**Direction:** Repeat the listing below in full, exactly as it stands.

**Data provided:**

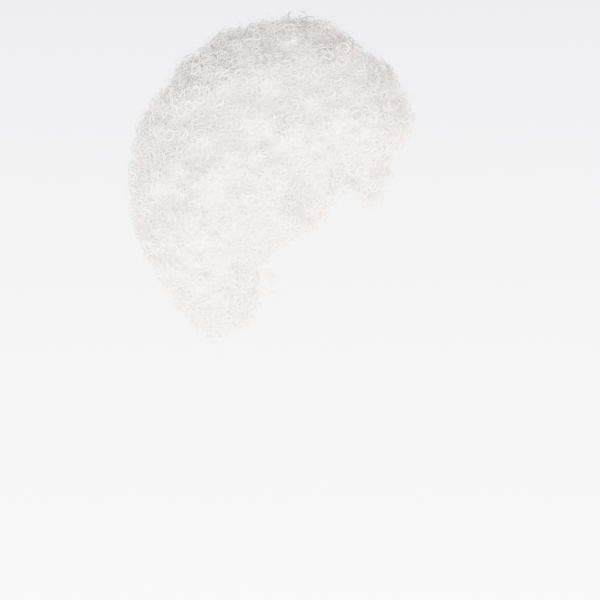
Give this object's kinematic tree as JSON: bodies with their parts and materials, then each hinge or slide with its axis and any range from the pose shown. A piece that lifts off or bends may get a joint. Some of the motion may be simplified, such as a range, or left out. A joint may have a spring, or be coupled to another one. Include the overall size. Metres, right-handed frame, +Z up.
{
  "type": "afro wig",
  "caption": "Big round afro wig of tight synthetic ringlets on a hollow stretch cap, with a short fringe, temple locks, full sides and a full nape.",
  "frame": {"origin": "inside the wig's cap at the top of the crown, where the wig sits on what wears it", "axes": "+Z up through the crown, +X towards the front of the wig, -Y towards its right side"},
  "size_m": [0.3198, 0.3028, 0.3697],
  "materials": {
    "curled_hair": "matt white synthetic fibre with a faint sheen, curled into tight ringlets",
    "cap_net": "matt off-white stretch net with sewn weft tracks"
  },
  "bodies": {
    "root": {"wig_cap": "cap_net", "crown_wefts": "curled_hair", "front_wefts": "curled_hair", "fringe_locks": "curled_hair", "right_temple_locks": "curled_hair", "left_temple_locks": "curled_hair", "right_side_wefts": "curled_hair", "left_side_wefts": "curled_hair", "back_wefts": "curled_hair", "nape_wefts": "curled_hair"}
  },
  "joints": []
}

**Complete answer:**
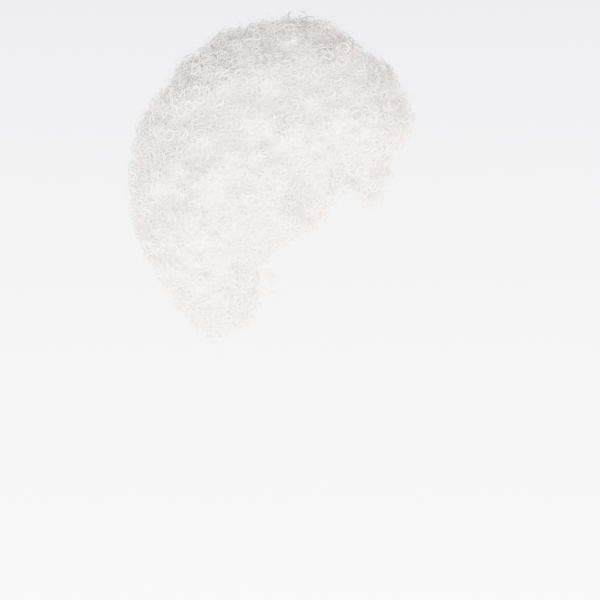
Give this object's kinematic tree as JSON: bodies with their parts and materials, then each hinge or slide with its axis and any range from the pose shown. A piece that lifts off or bends may get a joint. Some of the motion may be simplified, such as a range, or left out. A joint may have a spring, or be coupled to another one. Include the overall size. Metres, right-handed frame, +Z up.
{
  "type": "afro wig",
  "caption": "Big round afro wig of tight synthetic ringlets on a hollow stretch cap, with a short fringe, temple locks, full sides and a full nape.",
  "frame": {"origin": "inside the wig's cap at the top of the crown, where the wig sits on what wears it", "axes": "+Z up through the crown, +X towards the front of the wig, -Y towards its right side"},
  "size_m": [0.3198, 0.3028, 0.3697],
  "materials": {
    "curled_hair": "matt white synthetic fibre with a faint sheen, curled into tight ringlets",
    "cap_net": "matt off-white stretch net with sewn weft tracks"
  },
  "bodies": {
    "root": {"wig_cap": "cap_net", "crown_wefts": "curled_hair", "front_wefts": "curled_hair", "fringe_locks": "curled_hair", "right_temple_locks": "curled_hair", "left_temple_locks": "curled_hair", "right_side_wefts": "curled_hair", "left_side_wefts": "curled_hair", "back_wefts": "curled_hair", "nape_wefts": "curled_hair"}
  },
  "joints": []
}